Four weeks ago, we started training for a half marathon. Over the past year, we ran a few 5Ks and one 8K (and Eric ran a 15K last weekend), but, until recently, distance has not been our focus. However, we’ve always wanted to run a half marathon, so this is as good a time as any to begin training for one.
Our “coach” is nikerunning.com. We created an account when we picked up the Nike Plus iPod Sport Kit last year. After each run, we plug our iPods into our computers and each run syncs to nikerunning.com. It’s convenient to track runs and we can get our pace stats and mileage on the go with the push of a button.
The Nike Running website also offers challenges (for example, we’ve run over 211 miles in the year 2011, but not quite 365 miles in 365 days). They also offer training programs, including a half marathon training program for beginners. We’re 4 weeks into a 12 week program.
We signed up for the Rock ‘n’ Roll Half Marathon in St. Pete, which is scheduled for February 12, 2012. We plugged that date into nikerunning.com and it gave us our 12-week training program, which we downloaded and synced with our google calendars.
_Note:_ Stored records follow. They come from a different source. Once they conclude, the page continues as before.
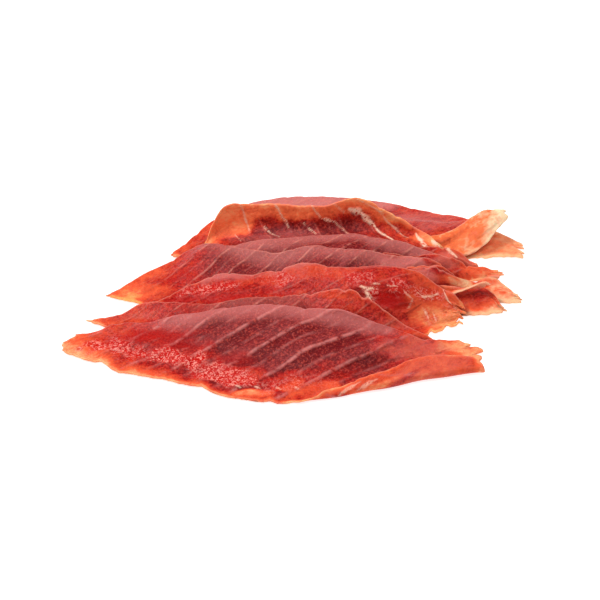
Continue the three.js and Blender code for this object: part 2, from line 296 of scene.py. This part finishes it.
def flesh_sheet(node, seed, tones, sheets, columns=170, rows=44, near_margin=(3., .15),
                far_margin=(3., .15), ragged=.8, blunt=2.5, first=0., flat_row=0, lip=.7, sheen_amount=0.,
                notches=(), nicks=(), zones=(), sheen_spots=(), wet=(), dark=(), strips=(), creases=()):
    """Makes the fine form of one slice inside its solid, with what its finish needs kept at each point.

    Lengths are in mm. The distance across is y at the flat row, one of the solid's rows, and goes on
    from there over the slice's curves. Tones go from the left end to the right one: 0 is clear flesh
    and 1 the purple heart of the loin. Sheets are the muscle sheets' spacing, their slant in degrees
    and the height of their steps, and first shifts them. A margin is how far in its clear flesh goes,
    and the share of the tone left at its edge. Ragged is how unevenly the edges are torn, blunt how
    far an end's corners are drawn in, lip how clear the last 2 mm of the near margin are, and the
    sheen amount how much painted sheen, light painted as a pale film, lies along the far margin.

    A notch is (end, place as a share of the width, depth, half width as a share of the width).
    A nick is (margin, x, depth, half width).
    A spot is (x, across, half length, half width, amount); one of zones has its tone before the amount.
    Sheen spots are painted sheen.
    A strip of fat or a crease, which is painted shade, is (half width, amount, points that it runs
    through).
    """
    places, under, upper = solid_rows(node)
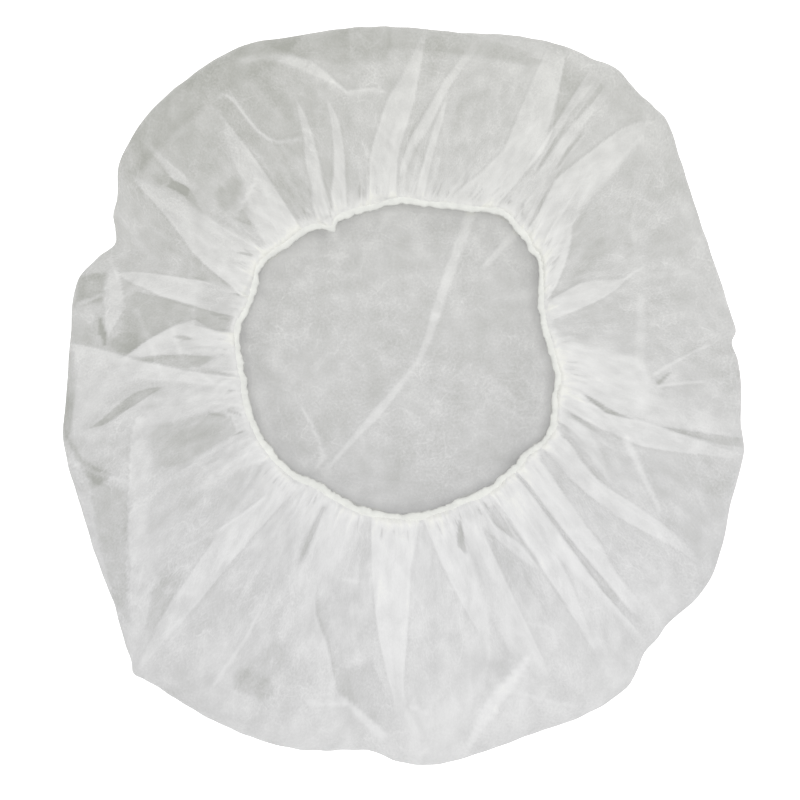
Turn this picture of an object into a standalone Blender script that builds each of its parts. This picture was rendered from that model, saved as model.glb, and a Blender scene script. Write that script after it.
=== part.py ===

During Week 1 of training, our longest scheduled run was 6 miles. That seemed far, but we had started running that distance at the beginning of 2011 before I broke my toe, so although it seemed to be a considerable distance, it was within the realm of possibility. During the 2nd and 3rd weeks, our longest scheduled runs were 7 miles. While those were more intimidating, once I completed that distance in week 2, I wasn’t particularly worried about week 3. However, Week 4 called for an 8 mile run. I was a bit apprehensive.
We started running with a group on Saturday mornings. People run at their own paces for their chosen distances, but we all meet up at the end if we get separated. Eric and I mapped out our run before meeting the group on Saturday. One thing (of many) that I love about St. Petersburg is that we have so many trails and parks along the water, so the runs never get boring and it’s easy to add mileage.
Completing an 8 mile run feels somehow exponentially more fulfilling than finishing a 7 mile run. I don’t know if it’s because 8 miles is almost 1/4 further than the halfway point to 13.1 miles (yup, I’m pushing it). Or, maybe it’s because 8 miles is 3 miles further than the 5 mile distance I’m relatively comfortable running. Or, maybe it’s because, after running south to the downtown area, we ran several miles north to Coffee Pot Bayou where, as we curved around the bend and looked across the water, we could see the skyline.
That’s when I realized why people run. That’s the key distance – where I can begin to explore the area without worrying how close I am to my start line. Where I can appreciate the city I live in and the smells and scenery along the water and where I can observe the people in this amazing little city, which is packed with walkers, runners, bikers, and outdoor fitness clubs. I love St. Pete and all of its idiosyncrasies. Saddest city? They obviously haven’t taken an 8 mile run around here.